URI: 
       # taz.de -- Deutsche Asylpolitik: Was, wenn sie mich auch abholen?
       
       > Trotz des Krieges behält Afghanistan seinen Status als sicheres
       > Herkunftsland. Unser Autor begleitet Freunde, die vor der Abschiebung
       > stehen.
       
   IMG Bild: Deutschland schiebt immer wieder nach Afghanistan ab
       
       Als Peer mich vor einigen Wochen anrief, wusste ich sofort, dass etwas
       nicht stimmte. Mein Freund – ansonsten meist lustig und entspannt – klang
       ernst und besorgt. „Ich habe diesen Brief bekommen. Nun ist es vorbei“,
       sagte er. Der Brief war nichts anderes als ein Abschiebungsbescheid.
       Deutschland hatte beschlossen, meinen Freund Peer nach Afghanistan, unserer
       von Krieg geplagten Heimat, zurückzuschicken.
       
       Seit sechs Jahren lebt Peer in Stuttgart. 2011 floh er aus seiner
       Heimatprovinz Paktia im Osten Afghanistans aufgrund der eskalierenden
       Sicherheitslage. Peers Dorf liegt abgeschieden. Es gibt keinen Strom und
       kein Telefonnetz. Taliban-Kämpfer und Soldaten der afghanischen Armee
       bekämpfen sich in der Region regelmäßig. Hinzu kommen noch
       Nato-Luftangriffe und Spezialeinsätze des amerikanischen Militärs. Zivile
       Opfer gibt es immer wieder.
       
       Über den Iran, die Türkei, Griechenland und die Balkanroute erreichte Peer
       letztendlich Deutschland. Bereits ein Jahr nachdem er seinen Asylantrag
       stellte, fand er eine Stelle als Reinigungskraft. Seitdem arbeitet Peer,
       zahlt Steuern und spricht gutes Deutsch. In den vergangenen fünf Jahren
       wurde Stuttgart zu seinem Lebensmittelpunkt. Er begann, seine Zukunft hier
       zu planen.
       
       Plötzlich kam alles anders. Das Bundesamt für Migration und Flüchtlinge
       teilte ihm plötzlich mit, dass seine Abschiebung in die Wege geleitet
       werde. Außerdem wurde ihm schriftlich nahegelegt, Deutschland „freiwillig“
       zu verlassen, um den Prozess einfacher zu gestalten.
       
       Peer wusste, was geschehen würde, wenn er dem nicht nachkommen würde. Er
       kennt die Geschichten jener Afghanen, die von der Polizei aus dem Schlaf
       gerissen und in ein Flugzeug gesteckt wurden, nur allzu gut. Stets hat er
       gehofft, diese stetige Angst nicht erleben zu müssen – doch nun war sie da.
       
       ## Seit fast vierzig Jahren Krieg
       
       Auch mich bedrückte die Situation. Mittlerweile ist es nämlich so, dass
       Peer nur einer von vielen meiner afghanischen Freunde und Bekannten ist,
       die unmittelbar vor ihrer Abschiebung stehen oder den Bescheid erwarten.

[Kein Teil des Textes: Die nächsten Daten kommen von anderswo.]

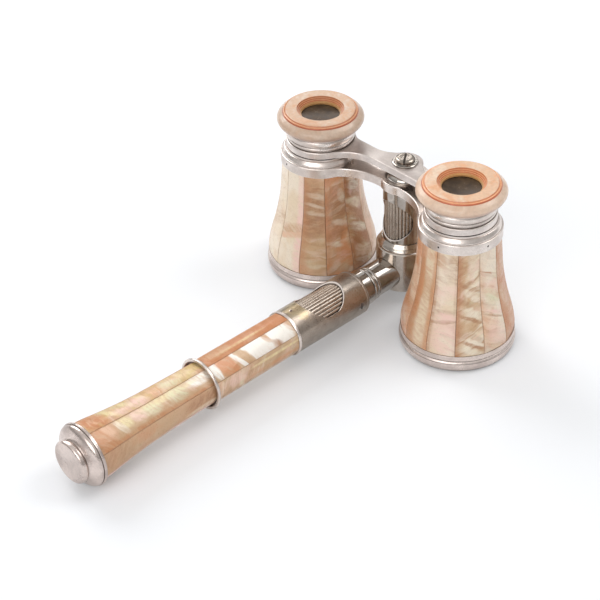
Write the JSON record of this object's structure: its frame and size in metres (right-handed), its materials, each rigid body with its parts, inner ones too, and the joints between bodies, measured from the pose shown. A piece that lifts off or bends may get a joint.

       Denn während Geflüchtete aus dem Irak oder aus Syrien hier in Sicherheit
       sind, ist die Abschiebung von Afghanen europaweit zum Trend geworden – und
       das, obwohl am Hindukusch seit fast vierzig Jahren Krieg herrscht.
       
       Dennoch hat sich in den Köpfen vieler Politiker festgesetzt, dass viele
       Afghanen lediglich aus wirtschaftlichen Gründen fliehen und es in deren
       Heimat genug „sichere Regionen“ geben würde. Die Bundesregierung spielt
       dieses perfide Spiel mit, obwohl sie bis zum heutigen Tag keine einzige
       Region, die angeblich sicher sein soll, nennen konnte.
       
       Doch die Verantwortlichen für das Dilemma der Afghanen sitzen nicht nur in
       Berlin oder Brüssel. Im vergangenen Oktober unterzeichnete die afghanische
       Regierung einen Deal mit der EU, der im Gegenzug von Milliardengeldern die
       Abschiebung einer unbegrenzten Anzahl afghanischer Geflüchteter garantiert.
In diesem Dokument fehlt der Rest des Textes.